### PROBLEM STATEMENT
Reproduce the section of the listing that begins at the line containing "1)] = make_shield_insert(place)" and finishes at the line containing "depsgraph = bpy.context.evaluated_depsgraph_get()". Include both end lines and nothing beyond them.

### DATA FOR THE TASK
begin
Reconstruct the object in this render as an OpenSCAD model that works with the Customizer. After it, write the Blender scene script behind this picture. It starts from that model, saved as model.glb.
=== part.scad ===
end
begin
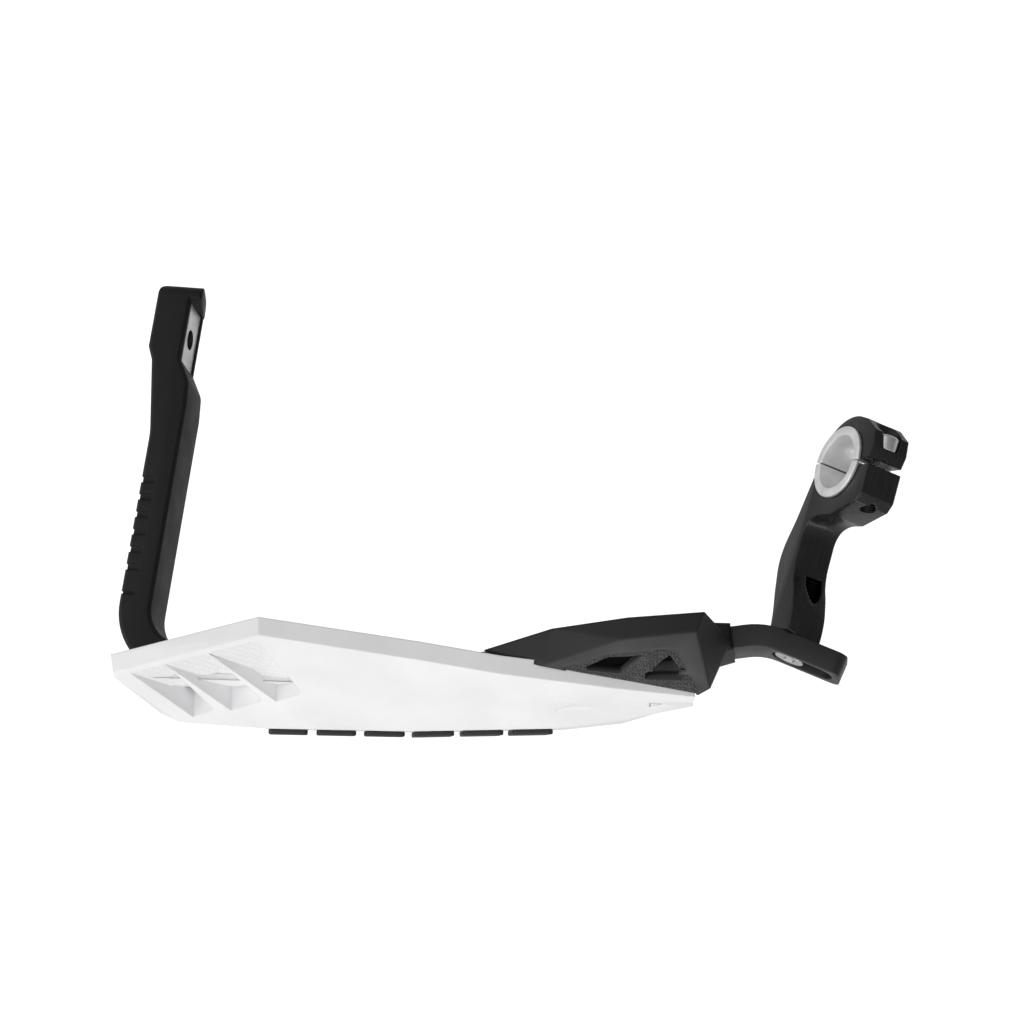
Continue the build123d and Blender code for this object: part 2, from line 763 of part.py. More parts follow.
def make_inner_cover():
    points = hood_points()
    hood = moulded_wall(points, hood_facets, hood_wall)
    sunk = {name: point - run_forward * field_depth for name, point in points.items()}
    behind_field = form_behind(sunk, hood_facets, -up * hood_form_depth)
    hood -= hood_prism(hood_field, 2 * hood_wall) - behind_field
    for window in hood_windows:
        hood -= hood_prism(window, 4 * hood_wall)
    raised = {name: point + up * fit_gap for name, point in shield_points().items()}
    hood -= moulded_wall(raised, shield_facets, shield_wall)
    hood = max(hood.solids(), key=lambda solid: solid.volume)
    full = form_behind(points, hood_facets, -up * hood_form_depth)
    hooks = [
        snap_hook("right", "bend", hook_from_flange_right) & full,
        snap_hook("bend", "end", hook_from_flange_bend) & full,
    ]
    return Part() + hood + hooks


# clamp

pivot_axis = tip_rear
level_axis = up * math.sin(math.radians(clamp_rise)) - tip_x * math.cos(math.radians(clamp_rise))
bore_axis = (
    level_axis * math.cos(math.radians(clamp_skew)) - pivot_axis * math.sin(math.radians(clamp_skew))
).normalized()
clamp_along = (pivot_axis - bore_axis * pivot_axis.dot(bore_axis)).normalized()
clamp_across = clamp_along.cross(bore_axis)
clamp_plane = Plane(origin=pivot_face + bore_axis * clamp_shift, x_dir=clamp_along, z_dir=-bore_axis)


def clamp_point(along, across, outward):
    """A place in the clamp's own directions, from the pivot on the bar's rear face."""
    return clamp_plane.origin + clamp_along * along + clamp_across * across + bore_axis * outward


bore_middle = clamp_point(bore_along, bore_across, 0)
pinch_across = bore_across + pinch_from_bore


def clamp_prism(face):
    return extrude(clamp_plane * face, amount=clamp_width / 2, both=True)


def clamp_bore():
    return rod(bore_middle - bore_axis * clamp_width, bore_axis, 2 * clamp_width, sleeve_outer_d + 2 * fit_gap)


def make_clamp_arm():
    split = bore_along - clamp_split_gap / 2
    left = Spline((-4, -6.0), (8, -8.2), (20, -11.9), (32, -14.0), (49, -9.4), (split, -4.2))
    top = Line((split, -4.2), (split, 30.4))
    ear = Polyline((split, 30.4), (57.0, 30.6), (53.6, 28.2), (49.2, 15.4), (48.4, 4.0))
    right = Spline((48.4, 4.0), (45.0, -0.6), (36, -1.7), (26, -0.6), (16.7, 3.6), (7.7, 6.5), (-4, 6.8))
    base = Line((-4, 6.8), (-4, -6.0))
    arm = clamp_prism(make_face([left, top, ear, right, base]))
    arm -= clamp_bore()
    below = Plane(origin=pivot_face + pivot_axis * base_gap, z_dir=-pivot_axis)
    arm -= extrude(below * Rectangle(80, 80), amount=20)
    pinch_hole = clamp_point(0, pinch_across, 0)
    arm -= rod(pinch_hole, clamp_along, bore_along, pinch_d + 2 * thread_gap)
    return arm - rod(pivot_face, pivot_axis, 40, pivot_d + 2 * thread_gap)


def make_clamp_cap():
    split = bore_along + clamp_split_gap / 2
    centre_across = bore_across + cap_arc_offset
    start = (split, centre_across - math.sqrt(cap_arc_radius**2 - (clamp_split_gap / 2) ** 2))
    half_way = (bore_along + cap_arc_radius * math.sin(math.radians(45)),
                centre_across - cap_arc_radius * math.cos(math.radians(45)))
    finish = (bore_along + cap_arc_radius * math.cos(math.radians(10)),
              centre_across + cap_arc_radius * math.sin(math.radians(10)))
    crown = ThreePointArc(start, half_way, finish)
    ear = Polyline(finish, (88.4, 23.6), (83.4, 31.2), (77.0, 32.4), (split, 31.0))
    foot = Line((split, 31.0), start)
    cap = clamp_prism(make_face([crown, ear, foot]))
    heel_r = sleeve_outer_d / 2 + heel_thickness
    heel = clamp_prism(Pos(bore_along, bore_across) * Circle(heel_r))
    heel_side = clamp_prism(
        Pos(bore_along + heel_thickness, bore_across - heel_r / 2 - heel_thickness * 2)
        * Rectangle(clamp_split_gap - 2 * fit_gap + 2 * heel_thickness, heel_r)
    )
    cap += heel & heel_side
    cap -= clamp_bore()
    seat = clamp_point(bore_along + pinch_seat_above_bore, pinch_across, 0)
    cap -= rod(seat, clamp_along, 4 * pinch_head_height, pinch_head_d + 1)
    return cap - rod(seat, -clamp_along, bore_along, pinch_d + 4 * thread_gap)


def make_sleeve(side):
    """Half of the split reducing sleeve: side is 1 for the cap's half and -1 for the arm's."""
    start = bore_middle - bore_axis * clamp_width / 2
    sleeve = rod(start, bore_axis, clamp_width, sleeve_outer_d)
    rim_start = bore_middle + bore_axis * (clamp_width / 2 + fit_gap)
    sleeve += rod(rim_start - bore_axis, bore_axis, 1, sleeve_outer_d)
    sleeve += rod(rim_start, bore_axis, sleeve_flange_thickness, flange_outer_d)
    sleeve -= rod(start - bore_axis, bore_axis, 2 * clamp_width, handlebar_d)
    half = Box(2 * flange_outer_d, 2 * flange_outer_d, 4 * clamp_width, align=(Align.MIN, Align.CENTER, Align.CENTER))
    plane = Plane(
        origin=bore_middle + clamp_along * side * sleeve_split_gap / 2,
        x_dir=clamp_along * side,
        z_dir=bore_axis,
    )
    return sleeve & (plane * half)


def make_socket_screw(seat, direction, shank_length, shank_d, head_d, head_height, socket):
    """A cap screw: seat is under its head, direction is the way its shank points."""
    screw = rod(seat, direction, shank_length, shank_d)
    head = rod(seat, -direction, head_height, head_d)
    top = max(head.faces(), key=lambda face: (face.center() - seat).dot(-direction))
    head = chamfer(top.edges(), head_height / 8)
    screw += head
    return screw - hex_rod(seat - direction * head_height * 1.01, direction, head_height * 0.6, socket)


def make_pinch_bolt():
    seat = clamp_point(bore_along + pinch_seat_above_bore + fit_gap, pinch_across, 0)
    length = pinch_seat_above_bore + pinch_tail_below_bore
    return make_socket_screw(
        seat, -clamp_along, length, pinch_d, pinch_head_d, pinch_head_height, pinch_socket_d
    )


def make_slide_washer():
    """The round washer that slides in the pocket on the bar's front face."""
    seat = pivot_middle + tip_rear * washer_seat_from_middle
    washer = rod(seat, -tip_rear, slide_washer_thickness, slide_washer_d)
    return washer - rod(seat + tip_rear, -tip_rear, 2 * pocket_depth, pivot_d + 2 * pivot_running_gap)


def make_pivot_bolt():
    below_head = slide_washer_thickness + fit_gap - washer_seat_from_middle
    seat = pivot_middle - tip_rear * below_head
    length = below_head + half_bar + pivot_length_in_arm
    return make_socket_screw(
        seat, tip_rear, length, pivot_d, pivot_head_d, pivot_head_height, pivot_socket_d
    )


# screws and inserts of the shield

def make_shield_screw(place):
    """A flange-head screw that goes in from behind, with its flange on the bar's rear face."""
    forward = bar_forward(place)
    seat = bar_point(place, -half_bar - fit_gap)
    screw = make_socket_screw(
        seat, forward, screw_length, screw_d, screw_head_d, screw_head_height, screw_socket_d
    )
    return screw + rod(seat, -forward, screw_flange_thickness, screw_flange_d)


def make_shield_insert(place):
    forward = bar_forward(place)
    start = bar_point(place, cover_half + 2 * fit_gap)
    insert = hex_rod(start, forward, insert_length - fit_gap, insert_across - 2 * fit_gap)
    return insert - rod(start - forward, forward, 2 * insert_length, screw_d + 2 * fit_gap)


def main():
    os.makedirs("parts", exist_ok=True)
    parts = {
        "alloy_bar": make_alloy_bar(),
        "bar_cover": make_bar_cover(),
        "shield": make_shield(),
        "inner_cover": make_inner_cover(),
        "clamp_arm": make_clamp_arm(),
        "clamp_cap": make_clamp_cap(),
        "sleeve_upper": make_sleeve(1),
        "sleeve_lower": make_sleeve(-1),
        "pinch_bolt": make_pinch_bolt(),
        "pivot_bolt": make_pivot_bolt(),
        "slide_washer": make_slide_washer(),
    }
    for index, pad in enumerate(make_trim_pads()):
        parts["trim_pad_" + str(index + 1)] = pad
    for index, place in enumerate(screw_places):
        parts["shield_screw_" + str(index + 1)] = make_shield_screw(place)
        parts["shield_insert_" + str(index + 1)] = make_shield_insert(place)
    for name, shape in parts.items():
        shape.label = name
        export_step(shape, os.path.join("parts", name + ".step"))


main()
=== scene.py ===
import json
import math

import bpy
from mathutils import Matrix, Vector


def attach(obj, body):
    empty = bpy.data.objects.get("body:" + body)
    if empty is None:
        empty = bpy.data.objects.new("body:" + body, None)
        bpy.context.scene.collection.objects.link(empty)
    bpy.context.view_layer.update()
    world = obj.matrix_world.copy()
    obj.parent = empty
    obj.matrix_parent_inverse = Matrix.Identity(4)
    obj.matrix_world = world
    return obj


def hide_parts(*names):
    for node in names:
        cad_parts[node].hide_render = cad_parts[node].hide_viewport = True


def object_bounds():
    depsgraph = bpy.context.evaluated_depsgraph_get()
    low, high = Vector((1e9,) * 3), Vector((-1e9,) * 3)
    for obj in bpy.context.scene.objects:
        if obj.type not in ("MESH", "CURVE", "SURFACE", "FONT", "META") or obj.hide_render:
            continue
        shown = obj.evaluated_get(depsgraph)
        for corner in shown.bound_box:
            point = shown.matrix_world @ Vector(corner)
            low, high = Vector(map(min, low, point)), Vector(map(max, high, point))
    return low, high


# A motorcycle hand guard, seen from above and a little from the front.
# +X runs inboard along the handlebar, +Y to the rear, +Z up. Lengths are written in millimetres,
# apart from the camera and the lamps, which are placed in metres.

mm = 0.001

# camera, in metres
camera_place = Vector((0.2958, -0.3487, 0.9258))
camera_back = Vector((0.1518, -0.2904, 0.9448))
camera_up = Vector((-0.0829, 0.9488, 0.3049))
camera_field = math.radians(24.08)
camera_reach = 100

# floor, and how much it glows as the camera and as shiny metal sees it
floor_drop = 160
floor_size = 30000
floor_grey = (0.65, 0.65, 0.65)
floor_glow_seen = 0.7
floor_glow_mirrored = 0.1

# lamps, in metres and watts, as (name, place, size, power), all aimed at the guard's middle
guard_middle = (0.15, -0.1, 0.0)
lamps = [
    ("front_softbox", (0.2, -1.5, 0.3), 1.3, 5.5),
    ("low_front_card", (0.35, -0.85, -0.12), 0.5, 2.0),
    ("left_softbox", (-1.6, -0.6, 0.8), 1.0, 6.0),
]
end
### EXERCISE OUTPUT
        parts["shield_insert_" + str(index + 1)] = make_shield_insert(place)
    for name, shape in parts.items():
        shape.label = name
        export_step(shape, os.path.join("parts", name + ".step"))


main()
=== scene.py ===
import json
import math

import bpy
from mathutils import Matrix, Vector


def attach(obj, body):
    empty = bpy.data.objects.get("body:" + body)
    if empty is None:
        empty = bpy.data.objects.new("body:" + body, None)
        bpy.context.scene.collection.objects.link(empty)
    bpy.context.view_layer.update()
    world = obj.matrix_world.copy()
    obj.parent = empty
    obj.matrix_parent_inverse = Matrix.Identity(4)
    obj.matrix_world = world
    return obj


def hide_parts(*names):
    for node in names:
        cad_parts[node].hide_render = cad_parts[node].hide_viewport = True


def object_bounds():
    depsgraph = bpy.context.evaluated_depsgraph_get()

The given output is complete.